→ Challenge: Extract each line from the entries below that has the string "shown" in it.

(Stored records)
=====
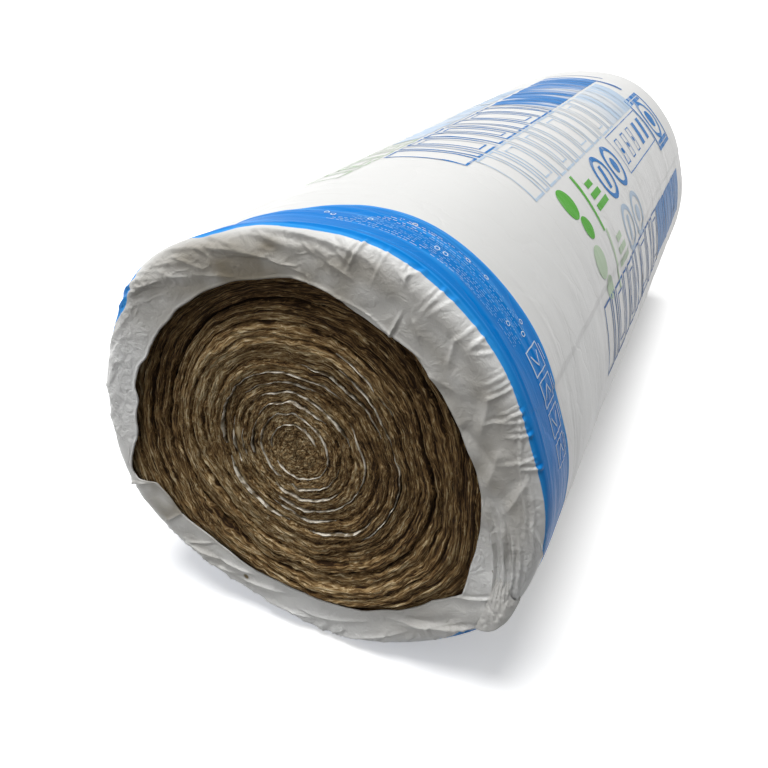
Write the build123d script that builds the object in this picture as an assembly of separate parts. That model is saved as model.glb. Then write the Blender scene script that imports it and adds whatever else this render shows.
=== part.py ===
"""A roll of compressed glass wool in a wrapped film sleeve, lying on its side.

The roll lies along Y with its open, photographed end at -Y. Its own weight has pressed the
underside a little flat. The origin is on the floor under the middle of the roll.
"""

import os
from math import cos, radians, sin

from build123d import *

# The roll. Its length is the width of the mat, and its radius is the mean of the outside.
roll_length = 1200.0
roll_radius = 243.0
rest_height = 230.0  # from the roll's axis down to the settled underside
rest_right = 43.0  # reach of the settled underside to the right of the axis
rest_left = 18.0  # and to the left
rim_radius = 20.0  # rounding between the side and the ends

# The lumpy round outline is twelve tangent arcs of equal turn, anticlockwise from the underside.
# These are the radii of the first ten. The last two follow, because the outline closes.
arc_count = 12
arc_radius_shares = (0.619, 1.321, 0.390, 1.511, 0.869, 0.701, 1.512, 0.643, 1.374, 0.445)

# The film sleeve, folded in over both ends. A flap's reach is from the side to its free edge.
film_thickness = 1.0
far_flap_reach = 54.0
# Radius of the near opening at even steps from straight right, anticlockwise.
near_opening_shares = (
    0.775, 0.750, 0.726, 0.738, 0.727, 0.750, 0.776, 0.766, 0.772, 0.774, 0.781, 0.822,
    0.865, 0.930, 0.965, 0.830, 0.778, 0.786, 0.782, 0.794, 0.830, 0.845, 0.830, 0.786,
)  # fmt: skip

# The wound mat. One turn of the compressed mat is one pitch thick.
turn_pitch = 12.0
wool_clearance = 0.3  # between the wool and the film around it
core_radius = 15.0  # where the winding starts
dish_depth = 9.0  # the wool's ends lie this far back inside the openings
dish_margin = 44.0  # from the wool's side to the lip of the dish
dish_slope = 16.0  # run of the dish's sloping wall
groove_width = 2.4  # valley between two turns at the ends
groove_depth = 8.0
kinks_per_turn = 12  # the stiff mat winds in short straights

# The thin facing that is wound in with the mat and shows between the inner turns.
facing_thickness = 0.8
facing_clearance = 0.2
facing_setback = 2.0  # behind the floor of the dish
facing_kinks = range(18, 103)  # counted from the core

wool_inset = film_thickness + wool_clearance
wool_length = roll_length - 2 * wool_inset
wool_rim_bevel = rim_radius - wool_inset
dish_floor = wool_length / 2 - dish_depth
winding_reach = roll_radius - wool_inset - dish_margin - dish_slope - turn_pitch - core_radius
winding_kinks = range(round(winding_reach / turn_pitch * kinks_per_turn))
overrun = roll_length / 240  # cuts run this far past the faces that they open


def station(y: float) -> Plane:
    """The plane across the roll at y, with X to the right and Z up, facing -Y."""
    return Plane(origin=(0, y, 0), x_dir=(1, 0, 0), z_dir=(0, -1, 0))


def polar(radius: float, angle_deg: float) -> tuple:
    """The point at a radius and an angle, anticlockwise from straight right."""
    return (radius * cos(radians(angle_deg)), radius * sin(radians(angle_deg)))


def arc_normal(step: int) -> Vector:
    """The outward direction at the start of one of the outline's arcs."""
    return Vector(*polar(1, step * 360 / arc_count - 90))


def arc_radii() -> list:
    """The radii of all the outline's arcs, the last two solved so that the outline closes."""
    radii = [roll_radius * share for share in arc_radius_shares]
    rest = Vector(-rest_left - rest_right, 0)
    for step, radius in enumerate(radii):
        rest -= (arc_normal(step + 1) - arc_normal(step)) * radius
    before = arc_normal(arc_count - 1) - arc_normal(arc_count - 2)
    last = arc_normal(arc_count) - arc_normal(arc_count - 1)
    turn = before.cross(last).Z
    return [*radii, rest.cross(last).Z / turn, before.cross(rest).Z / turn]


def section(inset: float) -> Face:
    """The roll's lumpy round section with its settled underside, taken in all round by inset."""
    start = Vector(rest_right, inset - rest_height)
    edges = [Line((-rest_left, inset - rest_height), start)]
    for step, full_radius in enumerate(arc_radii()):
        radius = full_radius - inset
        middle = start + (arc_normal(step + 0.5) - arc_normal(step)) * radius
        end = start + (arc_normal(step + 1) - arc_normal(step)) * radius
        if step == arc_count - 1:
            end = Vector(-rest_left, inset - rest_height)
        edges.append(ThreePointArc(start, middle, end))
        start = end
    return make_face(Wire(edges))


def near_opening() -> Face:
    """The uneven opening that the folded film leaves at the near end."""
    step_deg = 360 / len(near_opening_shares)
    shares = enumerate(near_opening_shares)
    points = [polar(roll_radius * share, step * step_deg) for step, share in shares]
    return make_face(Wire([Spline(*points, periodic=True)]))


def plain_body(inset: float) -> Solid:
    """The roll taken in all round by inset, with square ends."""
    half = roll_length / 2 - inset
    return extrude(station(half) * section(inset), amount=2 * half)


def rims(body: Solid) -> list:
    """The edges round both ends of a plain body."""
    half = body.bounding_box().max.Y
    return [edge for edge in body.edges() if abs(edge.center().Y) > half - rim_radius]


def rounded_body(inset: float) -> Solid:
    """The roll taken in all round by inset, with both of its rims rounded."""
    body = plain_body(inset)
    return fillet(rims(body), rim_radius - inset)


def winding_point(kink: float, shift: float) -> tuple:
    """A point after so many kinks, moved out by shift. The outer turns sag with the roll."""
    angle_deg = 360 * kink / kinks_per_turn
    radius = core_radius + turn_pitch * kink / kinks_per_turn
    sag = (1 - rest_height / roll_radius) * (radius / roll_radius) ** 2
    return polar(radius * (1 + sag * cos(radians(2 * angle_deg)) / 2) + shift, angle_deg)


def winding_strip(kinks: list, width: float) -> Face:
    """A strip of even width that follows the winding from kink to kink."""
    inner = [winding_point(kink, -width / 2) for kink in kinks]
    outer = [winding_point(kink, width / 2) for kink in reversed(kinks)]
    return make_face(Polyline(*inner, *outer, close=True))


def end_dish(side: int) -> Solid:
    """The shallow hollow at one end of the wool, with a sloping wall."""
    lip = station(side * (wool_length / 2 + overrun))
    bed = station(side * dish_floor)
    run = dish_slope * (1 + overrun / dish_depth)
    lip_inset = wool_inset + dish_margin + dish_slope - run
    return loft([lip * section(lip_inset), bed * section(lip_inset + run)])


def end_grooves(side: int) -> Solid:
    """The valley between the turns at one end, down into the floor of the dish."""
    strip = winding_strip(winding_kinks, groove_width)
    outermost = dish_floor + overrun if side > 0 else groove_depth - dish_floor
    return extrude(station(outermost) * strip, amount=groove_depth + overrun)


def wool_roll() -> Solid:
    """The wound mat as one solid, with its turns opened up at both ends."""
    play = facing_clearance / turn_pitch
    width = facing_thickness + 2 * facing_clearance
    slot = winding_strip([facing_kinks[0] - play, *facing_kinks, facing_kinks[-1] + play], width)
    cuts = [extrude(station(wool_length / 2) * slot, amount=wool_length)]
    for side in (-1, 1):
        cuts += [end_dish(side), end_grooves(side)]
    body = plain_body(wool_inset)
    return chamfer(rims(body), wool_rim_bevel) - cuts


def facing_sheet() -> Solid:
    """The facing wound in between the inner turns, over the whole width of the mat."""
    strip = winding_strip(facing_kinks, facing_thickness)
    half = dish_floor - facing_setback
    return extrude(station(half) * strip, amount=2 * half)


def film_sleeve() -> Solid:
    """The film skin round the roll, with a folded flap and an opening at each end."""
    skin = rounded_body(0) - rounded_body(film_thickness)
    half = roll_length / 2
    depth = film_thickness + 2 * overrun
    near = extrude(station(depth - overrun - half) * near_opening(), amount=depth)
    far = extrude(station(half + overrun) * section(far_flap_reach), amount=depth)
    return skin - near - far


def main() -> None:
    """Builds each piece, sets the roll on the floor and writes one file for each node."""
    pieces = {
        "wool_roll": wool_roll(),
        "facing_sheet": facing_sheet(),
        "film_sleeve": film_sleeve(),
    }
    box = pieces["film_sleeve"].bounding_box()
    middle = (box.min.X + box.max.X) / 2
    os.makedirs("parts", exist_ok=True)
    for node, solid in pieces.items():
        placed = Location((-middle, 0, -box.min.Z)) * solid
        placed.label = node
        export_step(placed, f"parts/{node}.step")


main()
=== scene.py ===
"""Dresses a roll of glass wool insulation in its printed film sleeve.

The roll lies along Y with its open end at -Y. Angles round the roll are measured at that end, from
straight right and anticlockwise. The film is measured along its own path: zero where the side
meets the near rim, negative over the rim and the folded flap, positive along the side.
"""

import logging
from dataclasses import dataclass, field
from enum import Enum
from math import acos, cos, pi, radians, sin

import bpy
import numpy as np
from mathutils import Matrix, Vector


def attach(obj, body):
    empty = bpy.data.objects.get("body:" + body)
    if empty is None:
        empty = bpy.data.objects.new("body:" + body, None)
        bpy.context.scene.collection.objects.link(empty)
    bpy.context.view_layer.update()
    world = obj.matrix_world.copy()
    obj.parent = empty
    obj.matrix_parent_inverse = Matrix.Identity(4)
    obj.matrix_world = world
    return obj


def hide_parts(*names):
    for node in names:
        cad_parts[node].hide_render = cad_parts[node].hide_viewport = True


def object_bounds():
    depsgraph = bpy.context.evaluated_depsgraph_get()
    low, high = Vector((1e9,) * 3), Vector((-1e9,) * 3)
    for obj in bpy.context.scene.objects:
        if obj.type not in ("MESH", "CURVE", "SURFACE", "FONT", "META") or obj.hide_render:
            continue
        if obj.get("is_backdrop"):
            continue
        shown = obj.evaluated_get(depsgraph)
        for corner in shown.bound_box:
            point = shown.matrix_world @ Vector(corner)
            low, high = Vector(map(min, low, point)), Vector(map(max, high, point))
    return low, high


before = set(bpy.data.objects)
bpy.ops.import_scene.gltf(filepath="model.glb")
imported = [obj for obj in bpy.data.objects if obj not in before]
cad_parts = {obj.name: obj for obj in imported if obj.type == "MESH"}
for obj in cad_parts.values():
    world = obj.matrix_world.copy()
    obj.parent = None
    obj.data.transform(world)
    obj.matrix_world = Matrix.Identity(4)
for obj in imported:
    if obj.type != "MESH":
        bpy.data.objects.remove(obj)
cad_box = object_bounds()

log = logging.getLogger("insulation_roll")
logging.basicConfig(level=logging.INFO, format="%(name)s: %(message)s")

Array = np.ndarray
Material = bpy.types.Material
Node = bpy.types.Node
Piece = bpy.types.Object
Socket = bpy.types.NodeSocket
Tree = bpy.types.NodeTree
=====
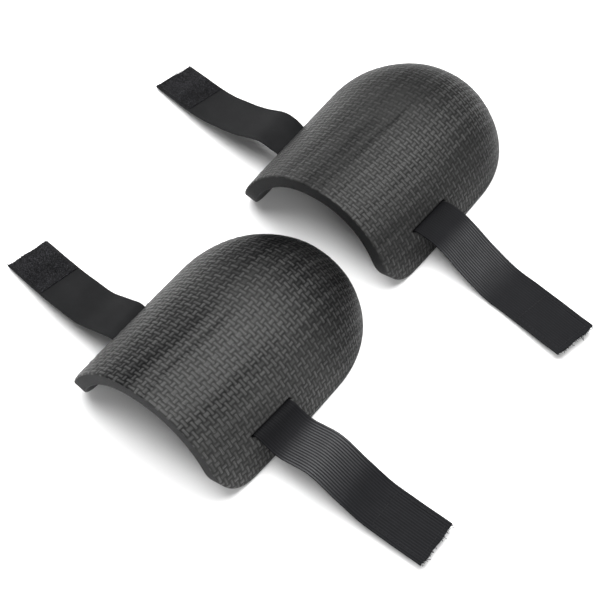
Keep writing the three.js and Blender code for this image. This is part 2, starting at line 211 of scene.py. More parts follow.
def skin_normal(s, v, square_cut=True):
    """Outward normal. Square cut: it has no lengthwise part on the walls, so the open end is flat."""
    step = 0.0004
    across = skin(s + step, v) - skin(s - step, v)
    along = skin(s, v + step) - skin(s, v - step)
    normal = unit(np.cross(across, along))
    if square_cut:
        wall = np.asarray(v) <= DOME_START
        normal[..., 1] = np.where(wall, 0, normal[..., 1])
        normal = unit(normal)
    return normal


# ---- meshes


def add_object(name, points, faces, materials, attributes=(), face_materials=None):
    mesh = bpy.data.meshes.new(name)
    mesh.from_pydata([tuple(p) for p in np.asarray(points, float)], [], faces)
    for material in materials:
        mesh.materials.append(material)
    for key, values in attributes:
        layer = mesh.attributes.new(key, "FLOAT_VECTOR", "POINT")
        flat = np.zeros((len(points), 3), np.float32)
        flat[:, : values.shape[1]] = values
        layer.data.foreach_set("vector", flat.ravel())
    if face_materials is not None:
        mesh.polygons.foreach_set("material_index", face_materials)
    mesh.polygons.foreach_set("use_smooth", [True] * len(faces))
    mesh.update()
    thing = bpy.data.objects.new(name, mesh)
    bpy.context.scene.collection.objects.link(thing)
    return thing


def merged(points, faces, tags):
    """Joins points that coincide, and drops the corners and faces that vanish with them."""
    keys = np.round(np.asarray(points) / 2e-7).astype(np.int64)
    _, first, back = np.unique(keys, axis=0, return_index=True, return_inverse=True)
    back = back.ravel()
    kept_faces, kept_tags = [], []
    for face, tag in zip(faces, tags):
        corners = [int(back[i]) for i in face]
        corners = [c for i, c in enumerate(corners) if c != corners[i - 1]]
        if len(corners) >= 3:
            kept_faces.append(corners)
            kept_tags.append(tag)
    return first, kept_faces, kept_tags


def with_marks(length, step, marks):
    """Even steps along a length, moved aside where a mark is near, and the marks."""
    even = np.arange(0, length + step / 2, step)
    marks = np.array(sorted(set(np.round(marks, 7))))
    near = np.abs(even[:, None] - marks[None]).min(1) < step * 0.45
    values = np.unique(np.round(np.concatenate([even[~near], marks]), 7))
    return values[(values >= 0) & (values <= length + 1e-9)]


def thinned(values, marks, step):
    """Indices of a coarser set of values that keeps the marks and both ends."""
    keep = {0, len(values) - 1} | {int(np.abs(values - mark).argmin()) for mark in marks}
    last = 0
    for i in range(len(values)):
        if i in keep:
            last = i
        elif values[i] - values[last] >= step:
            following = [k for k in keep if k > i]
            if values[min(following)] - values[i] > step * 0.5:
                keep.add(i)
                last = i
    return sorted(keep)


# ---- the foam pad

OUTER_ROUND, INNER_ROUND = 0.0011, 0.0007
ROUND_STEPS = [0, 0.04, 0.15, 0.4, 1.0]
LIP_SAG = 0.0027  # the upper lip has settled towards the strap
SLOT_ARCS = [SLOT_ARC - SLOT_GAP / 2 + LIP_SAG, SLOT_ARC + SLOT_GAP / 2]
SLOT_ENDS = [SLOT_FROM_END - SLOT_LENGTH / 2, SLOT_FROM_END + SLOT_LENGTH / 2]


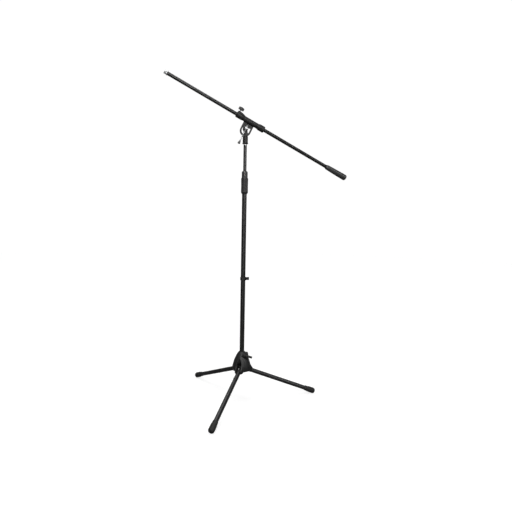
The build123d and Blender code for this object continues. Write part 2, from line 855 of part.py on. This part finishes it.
=====
→ Response below:
        shown = obj.evaluated_get(depsgraph)
        for corner in shown.bound_box:
            point = shown.matrix_world @ Vector(corner)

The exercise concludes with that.